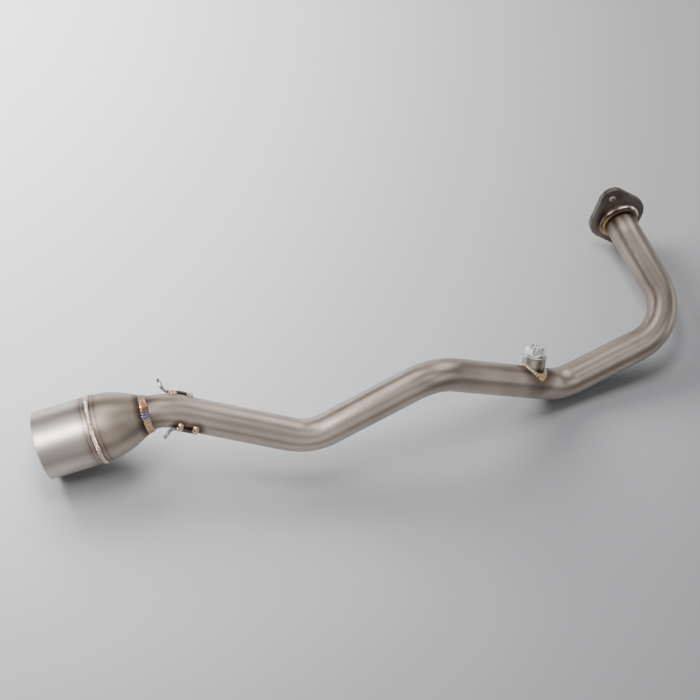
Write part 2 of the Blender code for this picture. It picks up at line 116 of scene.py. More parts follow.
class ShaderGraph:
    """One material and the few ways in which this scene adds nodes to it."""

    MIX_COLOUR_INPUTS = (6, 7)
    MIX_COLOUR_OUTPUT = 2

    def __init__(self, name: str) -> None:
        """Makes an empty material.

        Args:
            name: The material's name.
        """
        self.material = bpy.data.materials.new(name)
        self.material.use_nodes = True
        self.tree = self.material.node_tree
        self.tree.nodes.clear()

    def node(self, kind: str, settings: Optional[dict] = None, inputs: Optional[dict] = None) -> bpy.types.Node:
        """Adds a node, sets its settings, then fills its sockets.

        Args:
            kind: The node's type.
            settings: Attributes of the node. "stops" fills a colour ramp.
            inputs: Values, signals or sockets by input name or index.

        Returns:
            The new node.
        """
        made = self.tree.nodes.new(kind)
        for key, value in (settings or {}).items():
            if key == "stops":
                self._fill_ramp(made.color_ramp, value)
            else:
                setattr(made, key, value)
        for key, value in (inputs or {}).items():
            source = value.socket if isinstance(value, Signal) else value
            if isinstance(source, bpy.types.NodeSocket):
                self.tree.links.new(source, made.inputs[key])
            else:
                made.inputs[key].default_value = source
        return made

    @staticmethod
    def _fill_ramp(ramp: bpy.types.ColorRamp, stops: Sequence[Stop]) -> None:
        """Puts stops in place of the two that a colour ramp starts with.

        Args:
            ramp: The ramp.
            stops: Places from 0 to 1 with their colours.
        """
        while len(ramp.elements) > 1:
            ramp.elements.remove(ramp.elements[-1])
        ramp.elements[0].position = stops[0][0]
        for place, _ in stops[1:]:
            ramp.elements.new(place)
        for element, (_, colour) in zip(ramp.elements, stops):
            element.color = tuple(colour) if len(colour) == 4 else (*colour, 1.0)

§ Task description
Can you reproduce all the material exactly?

§ Answer to this task
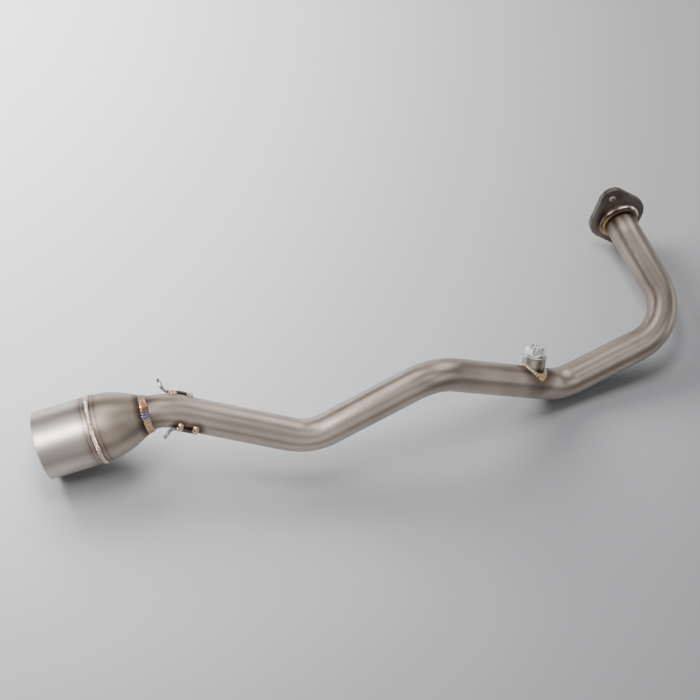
Write part 2 of the Blender code for this picture. It picks up at line 116 of scene.py. More parts follow.
class ShaderGraph:
    """One material and the few ways in which this scene adds nodes to it."""

    MIX_COLOUR_INPUTS = (6, 7)
    MIX_COLOUR_OUTPUT = 2

    def __init__(self, name: str) -> None:
        """Makes an empty material.

        Args:
            name: The material's name.
        """
        self.material = bpy.data.materials.new(name)
        self.material.use_nodes = True
        self.tree = self.material.node_tree
        self.tree.nodes.clear()

    def node(self, kind: str, settings: Optional[dict] = None, inputs: Optional[dict] = None) -> bpy.types.Node:
        """Adds a node, sets its settings, then fills its sockets.

        Args:
            kind: The node's type.
            settings: Attributes of the node. "stops" fills a colour ramp.
            inputs: Values, signals or sockets by input name or index.

        Returns:
            The new node.
        """
        made = self.tree.nodes.new(kind)
        for key, value in (settings or {}).items():
            if key == "stops":
                self._fill_ramp(made.color_ramp, value)
            else:
                setattr(made, key, value)
        for key, value in (inputs or {}).items():
            source = value.socket if isinstance(value, Signal) else value
            if isinstance(source, bpy.types.NodeSocket):
                self.tree.links.new(source, made.inputs[key])
            else:
                made.inputs[key].default_value = source
        return made

    @staticmethod
    def _fill_ramp(ramp: bpy.types.ColorRamp, stops: Sequence[Stop]) -> None:
        """Puts stops in place of the two that a colour ramp starts with.

        Args:
            ramp: The ramp.
            stops: Places from 0 to 1 with their colours.
        """
        while len(ramp.elements) > 1:
            ramp.elements.remove(ramp.elements[-1])
        ramp.elements[0].position = stops[0][0]
        for place, _ in stops[1:]:
            ramp.elements.new(place)
        for element, (_, colour) in zip(ramp.elements, stops):
            element.color = tuple(colour) if len(colour) == 4 else (*colour, 1.0)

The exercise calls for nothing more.